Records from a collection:
______________________________

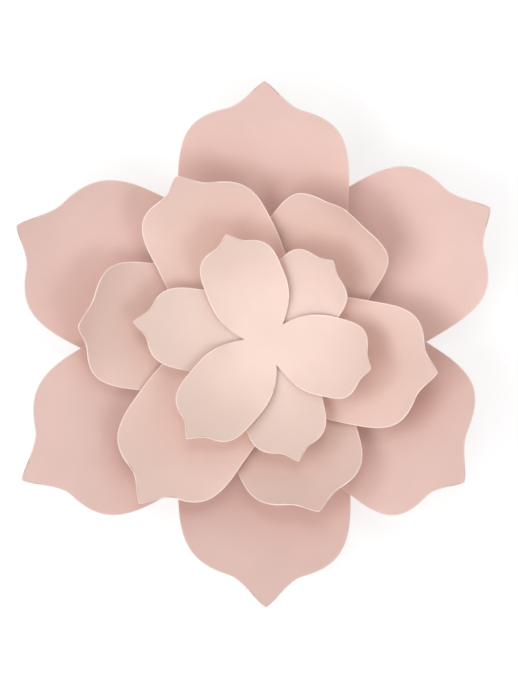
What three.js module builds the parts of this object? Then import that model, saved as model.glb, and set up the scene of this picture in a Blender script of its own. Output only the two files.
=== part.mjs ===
import * as THREE from 'three';
import { mergeVertices } from 'three/addons/utils/BufferGeometryUtils.js';

// A giant paper flower, lying on its back. Six die-cut sheets of card, each with three petals round
// one flat middle, are stacked in three sizes. The two sheets of a size are turned so that their
// petals alternate, and a thick glue dot joins them. A foam pad lifts each size off the one below.
// Millimetres, +Z up, the origin at the centre of the flat back of the lowest sheet.

// Driving dimensions: card and joints
const cardThickness = 0.6;
const glueDotThickness = 3;
const foamPadThickness = 5;
const largeDotRadius = 22;
const mediumDotRadius = 17;
const smallDotRadius = 10;
const mediumPadRadius = 17;
const smallPadRadius = 11;

// Driving dimensions: one petal of each size, laid flat. length runs from the middle of the sheet to
// the petal's point, notch from the middle to where two petals part, and flat is the radius of the
// level middle, outside which the sheet dishes up to the slope rim, in degrees.
const largeSize = { length: 228, width: 134, notch: 37, flat: 28.5, rim: 9 };
const mediumSize = { length: 170, width: 100, notch: 27.5, flat: 21, rim: 13 };
const smallSize = { length: 111, width: 65, notch: 18, flat: 14, rim: 16 };

// How far the dish reaches, as a share of the petal's length, and how much the petal's foot cups
const dishReach = 0.34;
const upperFootCup = 1.0;
const lowerFootCup = 0.2;

// The stretch of a petal over which each bend comes in, in shares of its length from the middle of
// the sheet. The foot's cup is full at footCupFull and then fades, and so does the rows' bow.
const swayStretch = [0.12, 0.5];
const riseStretch = [0.24, 0.65];
const curlStretch = [0.55, 1];
const cupStretch = [0.35, 0.8];
const rollStretch = [0.2, 0.7];
const footCupFull = 0.3;
const footCupFade = [0.4, 0.8];
const bowFade = [0.2, 0.85];

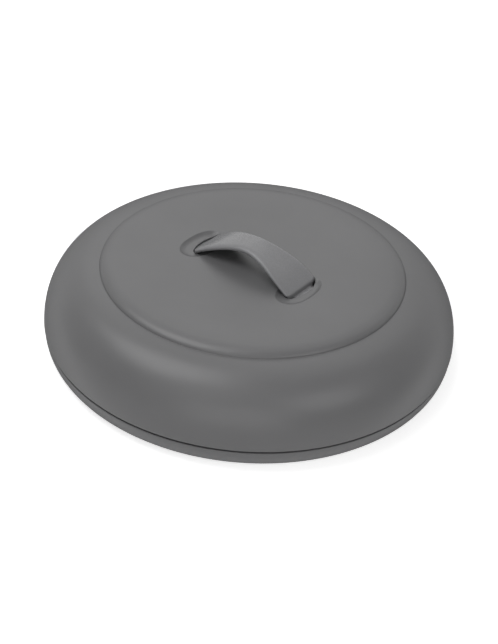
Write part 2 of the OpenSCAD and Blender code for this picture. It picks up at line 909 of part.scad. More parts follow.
module liner_screws() {
    color(steel)
        around(liner_screw_r, every(6, 30))
            translate([0, 0, edge_z])
                screw(6.2, shank_r = 1, head_r = 2.2, head_h = 1);
}

module rim_seal() {
    seal_in = liner_rim_r + 0.2;
    seal_out = outer_r - lid_wall - 0.2;
    lip = 1.4;
    color("#222224")
        rotate_extrude($fn = 180)
            polygon([
                [seal_in, lid_flange_z], [seal_in, land_z + 0.7], [seal_in + 0.5, land_z],
                [seal_in + lip, land_z], [seal_in + lip + 0.4, land_z + 0.9],
                [seal_out - lip - 0.4, land_z + 0.9], [seal_out - lip, land_z],
                [seal_out - 0.5, land_z], [seal_out, land_z + 0.7], [seal_out, lid_flange_z]
            ]);
}

// Stations of the strap's right half from its crown out to the end of its foot:
// [x, z, heading, half width, thickness], where x and z follow the upper face
function strap_half_stations(arch_steps = 14, bend_steps = 5, toe_r = 1) = let (
    fall = arch_fall(strap_reach),
    bend_z = arch_z(strap_reach) - strap_bend * cos(fall),
    toe_z = grip_z + toe_r
) concat(
    [for (i = [0:arch_steps]) let (x = strap_reach * i / arch_steps)
        [
            x,
            arch_z(x),
            i == 0 ? 0 : -arch_fall(x),
            strap_half(x),
            strap_t - (strap_t - tab_t) * pow(i / arch_steps, 2)
        ]],
    [for (i = [1:bend_steps]) let (f = i / bend_steps, a = fall + (90 - fall) * f)
        [
            tab_x - strap_bend * (1 - sin(a)),
            bend_z + strap_bend * cos(a),
            -a,
            strap_half(strap_reach) + (tab_half - strap_half(strap_reach)) * f,
            tab_t
        ]],
    [for (i = [0:3]) let (f = i / 3, a = 90 * (1 - f))
        [
            tab_x + toe_r * (1 - sin(a)),
            toe_z - toe_r * cos(a),
            -a,
            tab_half + (foot_half - tab_half) * f,
            tab_t + (foot_t - tab_t) * f
        ]],
    [[tab_x + toe_r + foot_reach, toe_z - toe_r, 0, foot_half, foot_t]]
);

// Rounded rectangle at one station, as points in space
function strap_ring(s, corner = 1.4, steps = 3) = [
    for (q = [0:3], i = [0:steps])
        let (
            r = min(corner, s[4] / 2 - 0.1),
            a = 90 * (q + i / steps),
            y = (q == 0 || q == 3 ? 1 : -1) * (s[3] - r) + r * cos(a),
            n = (q < 2 ? -r : r - s[4]) + r * sin(a)
        )
        [s[0] - n * sin(s[2]), -y, s[1] + n * cos(s[2])]
];

module handle_strap() {
    right = strap_half_stations();
    left = [for (i = [len(right) - 1:-1:1]) let (s = right[i]) [-s[0], s[1], -s[2], s[3], s[4]]];
    color(strap_grey)
        loft([for (s = concat(left, right)) strap_ring(s)]);
}

// Plate that clamps one foot of the strap against the shell from below
module handle_anchor(side) {
    plate_in = tab_x - 1.5;
    plate_out = tab_x + 11;
    half = 20;
    color(steel)
        mirror([side < 0 ? 1 : 0, 0, 0])
            difference() {
                union() {
                    translate([plate_in, -half, grip_z - foot_t - anchor_t])
                        cube([plate_out - plate_in, 2 * half, anchor_t]);
                    for (end = [-1, 1])
                        translate([anchor_x, end * anchor_y, grip_z - foot_t - 0.5])
                            cylinder(r = 3.2, h = foot_t + 0.5, $fn = 48);
                }
                for (end = [-1, 1])
                    translate([anchor_x, end * anchor_y, grip_z - foot_t - anchor_t - 1])
                        cylinder(r = screw_r + 0.2, h = foot_t + anchor_t + 2, $fn = 32);
            }
}

module anchor_screws() {
    color(steel)
        for (side = [-1, 1], end = [-1, 1])
            translate([side * anchor_x, end * anchor_y, grip_z - foot_t - anchor_t])
                screw(anchor_t + foot_t + 2.5, head_r = 2.8, head_h = 1.5);
}

base_housing();
bottom_cover();
foot(1);  // foot_1
foot(2);  // foot_2
foot(3);  // foot_3
foot(4);  // foot_4
heating_plate();
plate_gasket();
heating_element();
element_clips();
element_screws();
heat_shield();
insulation_pad();
shield_screws();
thermostat();
thermostat_bracket();
bracket_screws();
thermal_fuse();
fuse_clip();
fuse_screw();
plate_screws();
cover_screws();
inlet_carrier();
inlet_pins();
switch_housing();
switch_terminals();
switch_rocker();
wire_live();
wire_switched();
wire_fuse();
wire_thermostat();
wire_neutral();
lid_shell();
lid_liner();
liner_screws();
rim_seal();
handle_strap();
handle_anchor(-1);  // handle_anchor_left
handle_anchor(1);  // handle_anchor_right
anchor_screws();
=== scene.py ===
# %% [markdown]
# This script dresses an electric tortilla warmer: a low round base with a heated plate, and a domed lid
# with a strap handle that lifts straight off. The engineering model comes first, as a frame in which every
# piece has its real place. We keep the pieces whose shape is already right, put finer meshes over the ones
# that a viewer looks at, give every surface its own material, and light the whole on a white table.
# The frame is loaded before anything else, and the boxes of its pieces give the dressed pieces their sizes.

# %% Load the frame
import math

import bmesh
import bpy
from mathutils import Matrix, Vector
from mathutils.geometry import delaunay_2d_cdt


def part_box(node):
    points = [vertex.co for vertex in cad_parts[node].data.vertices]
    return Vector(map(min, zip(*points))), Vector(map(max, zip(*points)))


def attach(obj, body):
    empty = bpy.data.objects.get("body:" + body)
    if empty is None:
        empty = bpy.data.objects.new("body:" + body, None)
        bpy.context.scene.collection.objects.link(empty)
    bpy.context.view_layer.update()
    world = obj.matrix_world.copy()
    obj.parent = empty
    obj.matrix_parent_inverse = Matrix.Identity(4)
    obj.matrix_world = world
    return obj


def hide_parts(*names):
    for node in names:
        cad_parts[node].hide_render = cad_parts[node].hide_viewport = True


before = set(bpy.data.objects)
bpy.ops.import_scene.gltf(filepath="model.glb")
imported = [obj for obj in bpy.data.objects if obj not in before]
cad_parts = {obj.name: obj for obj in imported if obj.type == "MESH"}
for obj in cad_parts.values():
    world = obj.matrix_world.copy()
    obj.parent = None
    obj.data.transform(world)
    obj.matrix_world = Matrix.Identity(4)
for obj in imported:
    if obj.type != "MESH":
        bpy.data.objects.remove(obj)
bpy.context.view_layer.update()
MM = 0.001

# %% [markdown]
# Three small helpers serve the whole lesson. Colours are written as the hex values that a paint chart or an
# image editor shows, and one function turns them to the linear values that the renderer works in. One
# function adds a node to any tree: settings are keyword arguments, and each input is either a plain value
# or the output socket of another node. The third reads a piece's box in millimetres, because that is how
# the parts of an appliance are measured.

# %% Helpers
def linear(hex_colour):
    """The linear colour, with alpha 1, of an sRGB hex value."""
    levels = [int(hex_colour[i:i + 2], 16) / 255 for i in (1, 3, 5)]
    return [v / 12.92 if v <= 0.04045 else ((v + 0.055) / 1.055) ** 2.4 for v in levels] + [1.0]


def add_node(tree, kind, inputs=None, **settings):
    """Adds a node, applies its settings, and sets or links its inputs by name or number."""
    node = tree.nodes.new(kind)
    for name, value in settings.items():
        setattr(node, name, value)
    for key, value in (inputs or {}).items():
        if isinstance(value, bpy.types.NodeSocket):
            tree.links.new(value, node.inputs[key])
        else:
            node.inputs[key].default_value = value
    return node


def box_mm(node):
    """Lowest and highest corner of a CAD node, in millimetres."""
    low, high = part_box(node)
    return low / MM, high / MM


print("mid grey #808080 is linear", round(linear("#808080")[0], 3))

# %% [markdown]
# The camera stands where the photographer stood: to the right of the front, looking down at about 36
# degrees from some 0.8 m, with the picture turned a few degrees. A perspective camera is placed by its
# direction from a point on the lid's axis, then rolled about its own line of sight. The picture is upright,
# so the 36 mm sensor side is its height. The small shift puts the aimed point where the picture has it.

# %% Camera
PICTURE_W = 498
PICTURE_H = 644
SENSOR_MM = 36.0
FOCAL_PX = 1055.8
CAMERA_AZIMUTH = 35.64
CAMERA_ELEVATION = 35.65
CAMERA_ROLL = 4.37
CAMERA_DISTANCE = 0.8094
AIM_HEIGHT = 0.0172
AIM_PX = (249.79, 313.45)


def direction(azimuth, elevation):
    """Unit vector from the object towards that side; azimuth 0 is the front and 90 the right."""
    a, e = math.radians(azimuth), math.radians(elevation)
    return Vector((math.sin(a) * math.cos(e), -math.cos(a) * math.cos(e), math.sin(e)))


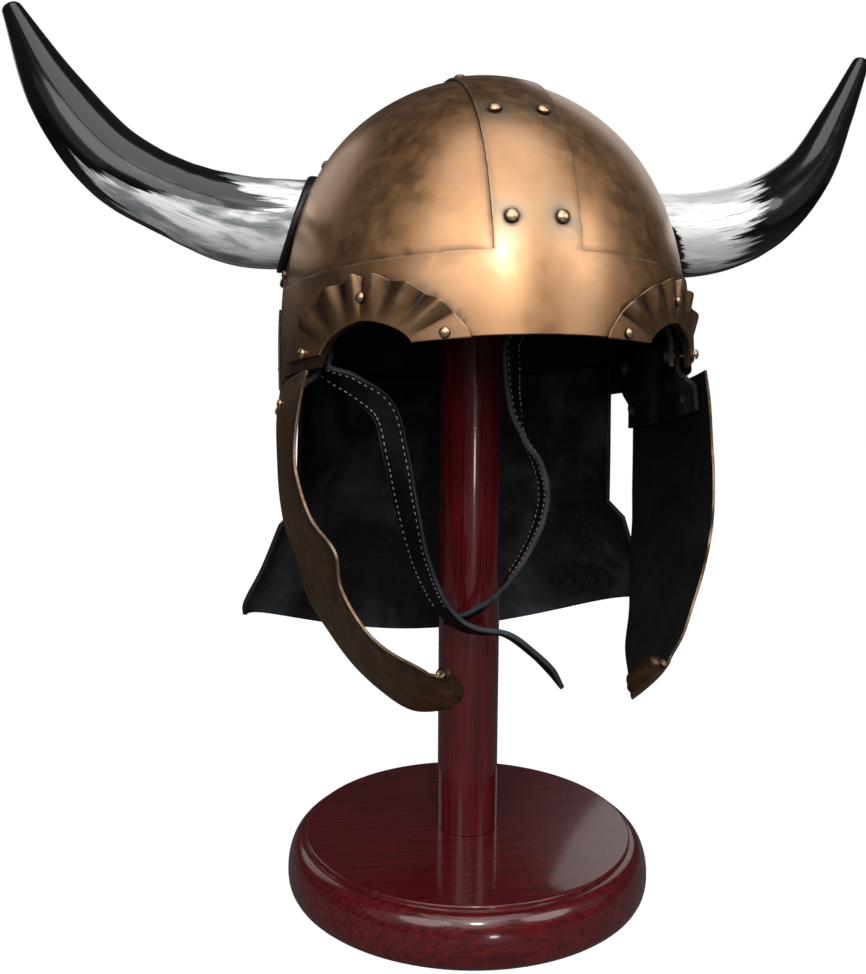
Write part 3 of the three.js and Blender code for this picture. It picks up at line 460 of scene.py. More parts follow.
def aged_metal_group():
    """Bronze finish: worn bright with painted highlight on edges and high places, grey-green round rivets,
    near black in corners with patina and painted shade.
    """
    tree, given, result = surface_group(
        "aged metal", Light=(0.76, 0.42, 0.21), Middle=(0.5, 0.26, 0.12), Dark=(0.05, 0.028, 0.016),
        Bloom=(0.34, 0.29, 0.21), Patina=0.0, Halo=0.0, Rubbed=0.0, Gloss=0.36,
    )
    blotch = noise_node(tree, given["Vector"], 24, 2, 0.45, 0.3)
    mottle = noise_node(tree, given["Vector"], 110, 5, 0.6)
    speck = noise_node(tree, given["Vector"], 620, 3, 0.6)
    brushed = noise_node(tree, stretched(tree, given["Vector"], (160, 900, 140)), 1, 3, 0.6)
    tone = plus(tree, spread(tree, blotch, 0.3, 0.7, 0, 0.7), spread(tree, mottle, 0.3, 0.7, 0, 0.3))
    base = blend_colour(tree, tone, given["Middle"], given["Light"])
    bloom = times(tree, given["Halo"], spread(tree, mottle, 0.3, 0.6, 0.5, 1.1), True)
    base = blend_colour(tree, bloom, base, given["Bloom"])
    # Patina, and painted shade along seams, under edges and round rivets, darken the colour towards Dark
    dirt = times(tree, given["Patina"], spread(tree, mottle, 0.25, 0.6, 0.6, 1.15))
    spots = times(tree, spread(tree, speck, 0.68, 0.8), 0.25)
    dirt = math_node(tree, "MAXIMUM", dirt, spots, True)
    soiled = blend_colour(tree, dirt, base, given["Dark"])
    # Worn metal, and painted highlight on edges and ridges, turn the colour towards a pale bright bronze
    worn = times(tree, given["Rubbed"], spread(tree, mottle, 0.4, 0.58, 0.1, 1), True)
    feed(tree, result["Color"], blend_colour(tree, worn, soiled, (0.85, 0.64, 0.44)))
    rough = plus(tree, given["Gloss"], spread(tree, mottle, 0.3, 0.7, -0.03, 0.07),
                 times(tree, dirt, 0.18), spread(tree, brushed, 0.4, 0.7, 0, 0.04))
    feed(tree, result["Roughness"], rough)
    height = plus(tree, blotch, times(tree, mottle, 0.1), times(tree, brushed, 0.01))
    feed(tree, result["Height"], height)
    return tree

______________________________

TASK REQUIREMENTS: Write out, from the lines above, only those from the line with "base_housing();" to the line with "for node in", exactly as given, including the first and the last.

EXERCISE SOLUTION:
base_housing();
bottom_cover();
foot(1);  // foot_1
foot(2);  // foot_2
foot(3);  // foot_3
foot(4);  // foot_4
heating_plate();
plate_gasket();
heating_element();
element_clips();
element_screws();
heat_shield();
insulation_pad();
shield_screws();
thermostat();
thermostat_bracket();
bracket_screws();
thermal_fuse();
fuse_clip();
fuse_screw();
plate_screws();
cover_screws();
inlet_carrier();
inlet_pins();
switch_housing();
switch_terminals();
switch_rocker();
wire_live();
wire_switched();
wire_fuse();
wire_thermostat();
wire_neutral();
lid_shell();
lid_liner();
liner_screws();
rim_seal();
handle_strap();
handle_anchor(-1);  // handle_anchor_left
handle_anchor(1);  // handle_anchor_right
anchor_screws();
=== scene.py ===
# %% [markdown]
# This script dresses an electric tortilla warmer: a low round base with a heated plate, and a domed lid
# with a strap handle that lifts straight off. The engineering model comes first, as a frame in which every
# piece has its real place. We keep the pieces whose shape is already right, put finer meshes over the ones
# that a viewer looks at, give every surface its own material, and light the whole on a white table.
# The frame is loaded before anything else, and the boxes of its pieces give the dressed pieces their sizes.

# %% Load the frame
import math

import bmesh
import bpy
from mathutils import Matrix, Vector
from mathutils.geometry import delaunay_2d_cdt


def part_box(node):
    points = [vertex.co for vertex in cad_parts[node].data.vertices]
    return Vector(map(min, zip(*points))), Vector(map(max, zip(*points)))


def attach(obj, body):
    empty = bpy.data.objects.get("body:" + body)
    if empty is None:
        empty = bpy.data.objects.new("body:" + body, None)
        bpy.context.scene.collection.objects.link(empty)
    bpy.context.view_layer.update()
    world = obj.matrix_world.copy()
    obj.parent = empty
    obj.matrix_parent_inverse = Matrix.Identity(4)
    obj.matrix_world = world
    return obj


def hide_parts(*names):
    for node in names:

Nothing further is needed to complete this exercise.